Uma das cenas mais belas de se ver é quando mestre capoeirista faz o jogo de facão, que aprendeu "rapazinho", aos 16 anos. Arte afro-marcial pura. Nas rodas em que coreografa esta espécie de reza de fação, o público entoa: "Meu canarinho/quem te trouxe nessa terra?/ Foi a prima dessa viola/Foi a filha dessa donzela/E adeus Cazumbá/ E você, como tá?". No ritmo, ele vai dançando, levanta uma perna e cruza as armas por baixo, faz o mesmo no lado esquerdo do quadril, do direito, na altura da testa, e cruza por fim os facões nas costas, no pé da coluna.

Lendas antigas

Mas se no presente Martim ainda trabalha, afastando o idoso conceito de que velho é sempre um ente improdutivo (tem uma roça em Mapele, distrito de Simões Filho, onde pessoalmente planta e colhe o que vende), suas memórias e crenças testemunham o imaginário em extinção das lendas brasileiras. Afirma não ter visto ("e eu sou besta de ficar pra ver? ") mas tem certeza de que havia em Candeias e imediações lobisomem e mula-de-padre (mais conhecida como mula-sem-cabeça). "Tinha o lubisome branco e o preto. Eu trabalhava em um açougue e quando cortava carne de boi no cepo, de dia, a noite ele vinha comer os restos", relembra. Já a mulher de padre, "era uma mulher que teve um caso com o padre Antônio, que me batizou, lá em Candeias. A mula, diz que dava uma mijada daqui pra lá, no alto das árvores, acabando com tudo. Diz que quando ela passava de longe se ouvia os balangandãs dos ferros, que ela tinha amarrada. Aí para não ser visto tinha que esconder unha do pé e da mão, enfiando na terra, aí ela passava longe", conta.

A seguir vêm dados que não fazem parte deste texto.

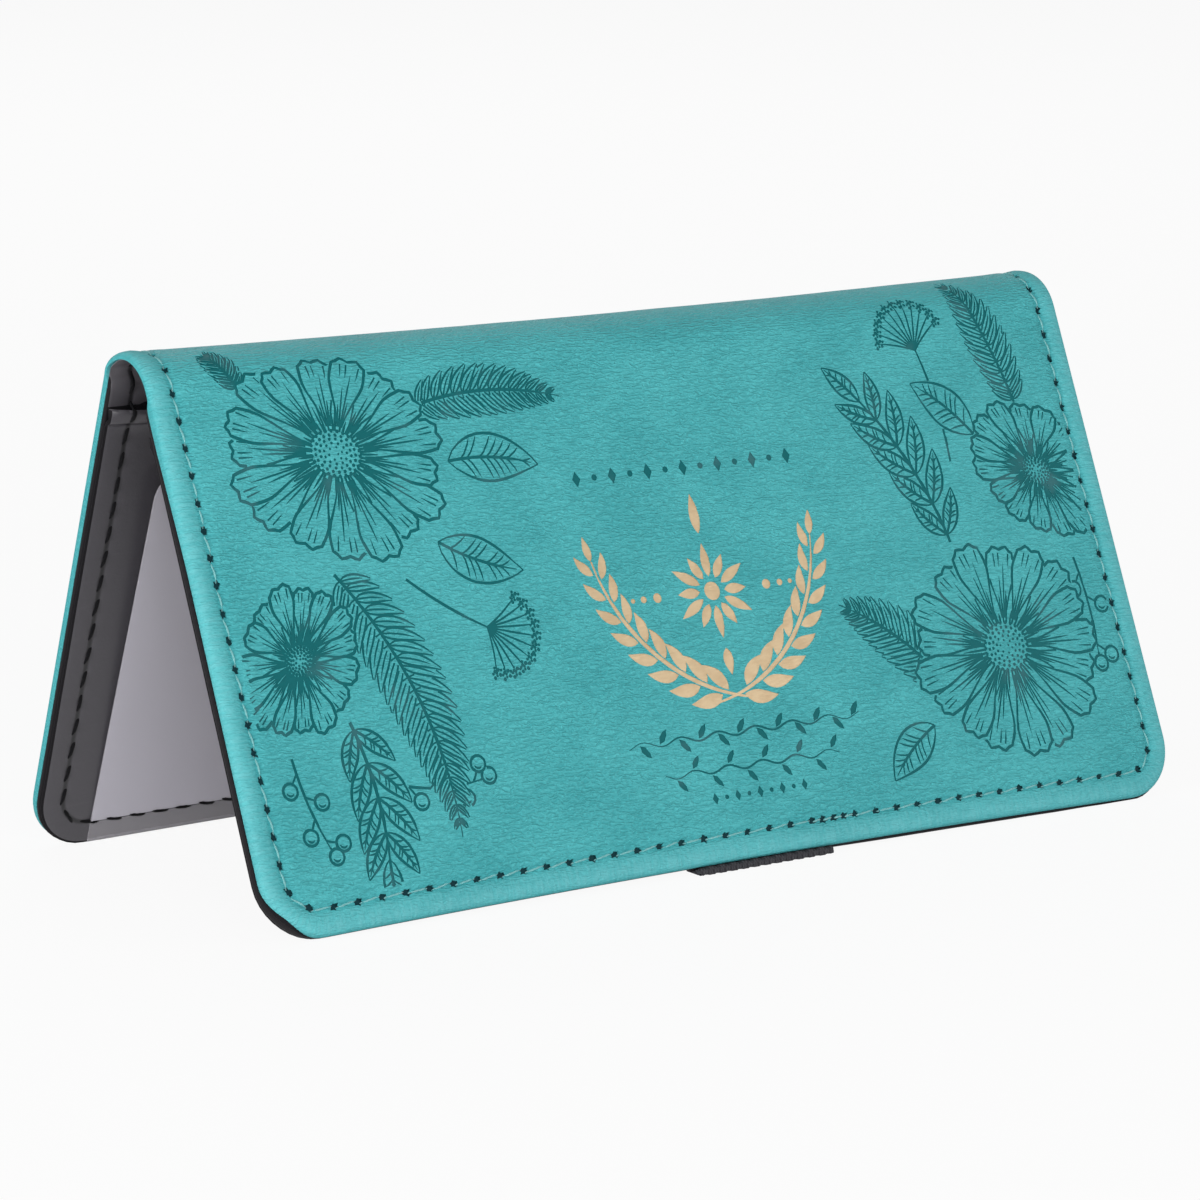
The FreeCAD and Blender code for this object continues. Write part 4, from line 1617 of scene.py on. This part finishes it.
@dataclass(frozen=True)
class OuterLeather:
    """The teal leather: one sheet over both covers and the fold, turned in at its edges."""

    palette: Materials
    step: float = 1.0
    bend_step: float = 0.45
    fill: float = 2.4
    fold_fill: float = 1.6
    clear: float = 7.5
    insets: tuple[float, ...] = (0.4, 0.8, 1.3, 1.9, 2.6, 3.2, 3.6, 4.4, 4.8, 5.5, 6.5)
    rings: tuple[tuple[float, float], ...] = ((0.15, 0.0), (0.02, 0.25), (0.0, 0.5), (0.06, 1.0),
                                              (0.45, 1.02), (0.7, 0.92))
    under_inset: float = 0.75
    rolled: float = 0.42
    stamp_depth: float = 0.1
    hole_depth: float = 0.3
    turned: float = 1.75
    fold_turned: float = 1.0
    pleat: float = 0.75
    thickness: float = 0.78

    def height(self, x: float, s: float) -> float:
        """Height of the outer face: the rolled rim, the seam's valley and slow waves.

        Args:
            x: Place along the spine.
            s: Place over the cover.

        Returns:
            The height.
        """
        distance, along, _, _ = COVER.edge(x, s)
        rolled = -self.rolled * (1 - min(distance / 1.1, 1.0)) ** 2.2
        padded = 0.16 * ridge(distance, 1.9, 1.0) + 0.05 * ridge(distance, 6.0, 1.1)
        pull = 0.5 + 0.5 * math.cos(math.tau * along / (SEAM.quarter / SEAM.count))
        valley = (0.19 + 0.12 * pull) * ridge(distance, SEAM.inset, 0.62)
        crease = 0.035 * noise.noise(Vector((along * 0.9, distance * 0.35, 3))) * ridge(distance, 2.2, 1.4)
        waves = (0.07 * noise.noise(Vector((x / 24, s / 18, 0)))
                 + 0.03 * noise.noise(Vector((x / 7, s / 5, 4))))
        return rolled + padded - valley + crease + waves * smooth(distance, 2, 9)

    def drawing(self) -> Drawing:
        """Draws everything that is pressed into the outer face.

        Returns:
            The drawing, the nearest motifs first.
        """
        pen = Drawing()
        plants = Botanist(pen)
        plants.daisy(58, -55, 19.5, 17, 0.9, 0.35)
        plants.daisy(73, -27, 13.5, 15, 0.78, -0.6)
        plants.daisy(-57, -12, 19, 17, 0.84, -0.25)
        plants.daisy(-71, -42, 12.5, 15, 0.76, 0.9)
        plants.leaf(Shoot(-38, -15, 0.1, 16, -0.45), 7.5, 8)
        plants.leaf(Shoot(-43, -27, -0.6, 15, 0.4), 7.0, 7)
        plants.leaf(Shoot(40, -66, 3.6, 13, 0.4), 6.0, 7)
        plants.leaf(Shoot(62, -20, 2.2, 14, 0.4), 6.5, 7)
        plants.sprig(Shoot(52, -37, 1.75, 27, 0.5), 5, 9.0)
        plants.sprig(Shoot(-65, -52, -1.3, 21, -0.4), 4, 8.5)
        plants.frond(Shoot(46, -62, 2.1, 26, 0.6), 15, 7.5)
        plants.frond(Shoot(72, -16, 1.75, 25, 0.25), 14, 6.5)
        plants.frond(Shoot(-42, -6, 0.25, 27, -0.55), 15, 6.5)
        plants.frond(Shoot(-62, -30, -0.95, 44, -0.7), 21, 8.5)
        plants.frond(Shoot(-71, -1, 1.9, 8, 0.3), 8, 4.0)
        plants.umbel(Shoot(-50, -32, -0.75, 15, 0.25), 8.5)
        plants.umbel(Shoot(56, -24, 1.5, 19, 0.3), 8.5)
        plants.berries(Shoot(-60, -62, -0.35, 15, 0.5), 4, 1.25)
        plants.berries(Shoot(76, -42, -1.4, 16, -0.3), 4, 1.3)
        plants.berries(Shoot(-76, -56, -1.5, 14, 0.3), 4, 1.2)
        ornament = Ornament(pen, Vector((4, -43)))
        ornament.gold()
        ornament.beads(-23.0, 40, 2.6)
        ornament.vine(19.4, 44, 3.2)
        ornament.vine(24.8, 33, 2.9)
        ornament.beads(29.2, 17, 1.9)
        SEAM.pierce(pen)
        return pen

    def sheet(self, drawing: Drawing) -> FlatSheet:
        """Lays out the lines of the stamped sheet.

        Args:
            drawing: What is pressed in.

        Returns:
            The sheet.
        """
        sheet = FlatSheet()
        for inset in self.insets:
            sheet.loop(COVER.loop(inset, self.step, self.bend_step))
        limit, low = COVER.half - self.clear, COVER.panel - self.clear
        sheet.rows(spread(-low, -2, self.fill), limit, self.fill)
        sheet.rows(spread(-2, COVER.arc + 2, self.bend_step)[1:-1], limit, self.fold_fill)
        sheet.rows(spread(COVER.arc + 2, COVER.arc + COVER.panel - self.clear, self.fill), limit, self.fill)
        base = len(sheet.points)
        sheet.points += drawing.points
        sheet.edges += [(a + base, b + base) for a, b in drawing.edges]
        return sheet

    def press(self, mesh: BMesh, drawing: Drawing) -> None:
        """Inks the faces under the stamp and sinks them.

        Args:
            mesh: The flat sheet.
            drawing: What is pressed in.
        """
        pressed: dict[Ink, list[BMFace]] = {ink: [] for ink in Ink}
        for face in mesh.faces:
            ink = drawing.ink_at(face.calc_center_median().to_2d())
            face.material_index = ink.value
            pressed[ink].append(face)
        for ink, depth in ((Ink.STAMP, self.stamp_depth), (Ink.FOIL, self.stamp_depth * 0.8),
                           (Ink.HOLE, self.hole_depth)):
            grown = bmesh.ops.extrude_face_region(mesh, geom=pressed[ink])["geom"]
            bmesh.ops.delete(mesh, geom=pressed[ink], context="FACES")
            sunk = [g for g in grown if isinstance(g, BMVert)]
            bmesh.ops.translate(mesh, verts=sunk, vec=(0, 0, -depth))

    def flat(self) -> BMesh:
        """Makes the whole stamped sheet with its turned edges, still flat.

        Returns:
            The mesh, closed.
        """
        drawing = self.drawing()
        mesh = self.sheet(drawing).mesh(self.height)
        rim = rim_edges(mesh)
        self.press(mesh, drawing)
        rings = [lambda x, s, inset=inset, share=share: (inset, self.edge_height(s, share))
                 for inset, share in self.rings]
        wall(mesh, [e for e in rim if e.is_valid], rings + [lambda x, s: (self.under_inset, -self.thickness)])
        inner = FlatSheet()
        inner.loop(COVER.loop(self.under_inset, self.step, self.bend_step))
        inner.rows(spread(0, COVER.arc, 1.0), COVER.half - 3, 6)
        under = inner.mesh(lambda x, s: -self.thickness)
        data = bpy.data.meshes.new("under")
        under.to_mesh(data)
        under.free()
        mesh.from_mesh(data)
        bpy.data.meshes.remove(data)
        met = [v for v in mesh.verts if abs(v.co.z + self.thickness) < 1e-4]
        bmesh.ops.remove_doubles(mesh, verts=met, dist=0.002)
        bmesh.ops.recalc_face_normals(mesh, faces=mesh.faces)
        return mesh

    def edge_height(self, s: float, share: float) -> float:
        """Height on the turned edge, which is thinner over the fold, where there is no board."""
        depth = self.fold_turned + (self.turned - self.fold_turned) * smooth(COVER.drop(s), *FOLD_RAMP)
        return -self.rolled - (depth - self.rolled) * share

    def build(self) -> None:
        """Makes the three lengths of leather, drawn in at the corner where they are pleated."""
        mesh = self.flat()
        for vert in mesh.verts:
            distance, _, out_x, out_s = COVER.edge(vert.co.x, vert.co.y)
            pull = self.pleat * COVER.pleat(vert.co.x, vert.co.y) * (1 - smooth(distance, 0.4, 3.6))
            vert.co.x -= out_x * pull
            vert.co.y -= out_s * pull
        faces = [self.palette[name] for name in ("teal", "stamp", "foil", "hole")]
        add_spans("outer_leather", mesh, faces, 38.0, "leather", finish_flat)

    def sew(self) -> None:
        """Makes the top thread."""
        mesh = SEAM.sew(self.height, SEAM.thread, False)
        add_spans("top_thread", mesh, [self.palette["thread"]], 80.0, "thread", bend)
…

No meio da entrevista, seu Martim é interrompido. Um rapaz chega de boné em sua porta e pergunta: "Seu Martim, o senhor vende essas telhas que tão aí? "Vendo. Tem umas oitocentas aí, porque eu troquei por Eternit", explica o feirante. "Um rapaz vendeu 500 por R$15 e essas aí tão velhas...", argumenta o moço, como quem não quer nada. Seu Martim replica: "Você sabia que tem coisa velha que é melhor que coisa nova? Aí é só limpar. Não tá vendo você, muderno assim? Eu tô cinco anos doente, se não fosse isso nós ia se ispaiá no terreiro", gargalha ele.

Nos tempos de novo, Martim era chegado no barulho, como ele chama as confusões em que a navalha e a peixeira se cruzavam ou caíam por terra, derrubadas nos truques da capoeira angola ou na bala mesmo. Foi aluno do mais lendário dos capoeiristas baianos, Besouro, quando morou na quase mítica Maracangalha. "Besourinho de Ouro gostava do barulho, batia em cinco, seis home, gostava de brigar, agora só com polícia. Uma vez nós tava na feira, em Maracangalha, quando ele disse: "Chegou uns polícia aqui, saia daqui porque você não sabe o salto''. Foi morto depois, na traição", relata. "A vida é grande, rapaz, é muita história, agora eu já não posso mais beber mas tô aqui. Tô quereno ver se tiro os dente agora pra botar uma dentadura, pra ver se arranjo aí alguma mulher...", finaliza o centenário feirante, de bom humor com a vida e candidato a Dom Juan.